The sketchbook of drawings that I filled front-to-back with crooked rainbows and smiley-faced corner suns at the age of 5 and 6 has notes such as “I Love You” and “Keep on Smiling” scribbled on nearly every page. If strangers happened to flip through it, they would likely think of plastic dolls and multicolored building blocks and afternoons spent playing “house” on a school playground. I doubt that they would attribute those pages to a first-grade girl experiencing her earliest conceptions of death.

My mother gifted me that sketchbook around the time she was diagnosed with leukemia. I already had a Dora the Explorer-themed bedroom with pink walls and a stack of Disney Princess coloring books. I favored pink, yellow and purple markers to infuse that sketchbook with as much chaotic vibrance as I could. My father would bring it to my mother to look through while she was in the hospital.

Despite my family situation, I still went over to my next-door neighbor’s house every afternoon to play with Barbies. I loved creating funky outfits and imagining storylines for the dolls. I seemed to cling to symbols of lightheartedness, even when I was afraid. My drawings and storylines were all pink sunsets and rainbow clouds, not because I felt pressured or constrained by my gender, but because even as I was experiencing what I now recognize as anxiety, I genuinely enjoyed the positivity and fun of those activities.

Last summer, I was sharply reminded of that period of my life while watching Greta Gerwig’s Barbie. In a Vogue interview about the film, Gerwig, director and co-writer of Barbie, mentioned that part of her motivation for the project was a desire to represent the jarring reality that girls experience as they mature—that the world is much harsher than they imagined it to be. She noted that the deep-seated anxiety that often follows this realization can be sudden, persistent and difficult to accept. Girls are “funny and brash and confident, and then they just—stop,” Gerwig explained.

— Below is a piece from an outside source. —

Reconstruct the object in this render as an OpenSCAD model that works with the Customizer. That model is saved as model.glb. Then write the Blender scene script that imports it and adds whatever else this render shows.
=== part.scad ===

Much like the childhood described by Gerwig, the setting of the film’s Barbie Land relies on fun and positivity. It is a world where every woman has a place, a realm seemingly devoid of vitriolic conflict between women and any manifestations of internalized misogyny.

When Stereotypical Barbie, the film’s protagonist, begins to think about mortality, she must leave Barbie Land in order to seek answers about the limits of perfection and of her reality. As much as she wants to, she cannot simply abandon her questions and return to her previous existence. Through her quest, Barbie gains an uncomfortable yet powerful awareness about the way she is viewed and the negative beliefs that girls begin to have about her as they age.

As she confronts her legacy in the real world, she learns that it’s not as unequivocally positive as she thought. Many girls cling to pink and plastic dolls in their childhoods without thinking anything of it, but as they grow, they, too, emerge from their naïveté. Eventually, many question whether they ever really loved dolls or art or singing, or if they were just socialized into pursuing interests that are perceived as feminine. When they see a Barbie doll, they no longer think only of the hours spent making up stories and characters with their friends; they wonder if this doll has damaged their self-esteem.

As we get older, we understand that there are complications and uncomfortable truths about how we girls are perceived and how we think of ourselves.

My mother passed away when I was 6 years old. My father remarried, and I grew up with another excellent mother who has taught me and continues to teach me powerful lessons. One of these lessons is to try to channel the anxiety I have into motivation to succeed and help others. Because of that guidance, I still think of my childhood as a happy one, despite the tragedy of losing my mom.

Given my own experience—not dissimilar to Barbie’s in some ways— I believe that the newfound awareness of the discomfort girls feel as they mature should not negate the joy that once was. When it comes to Barbie, discovering some of the ills associated with the iconic doll shouldn’t erase the fun we had playing with it.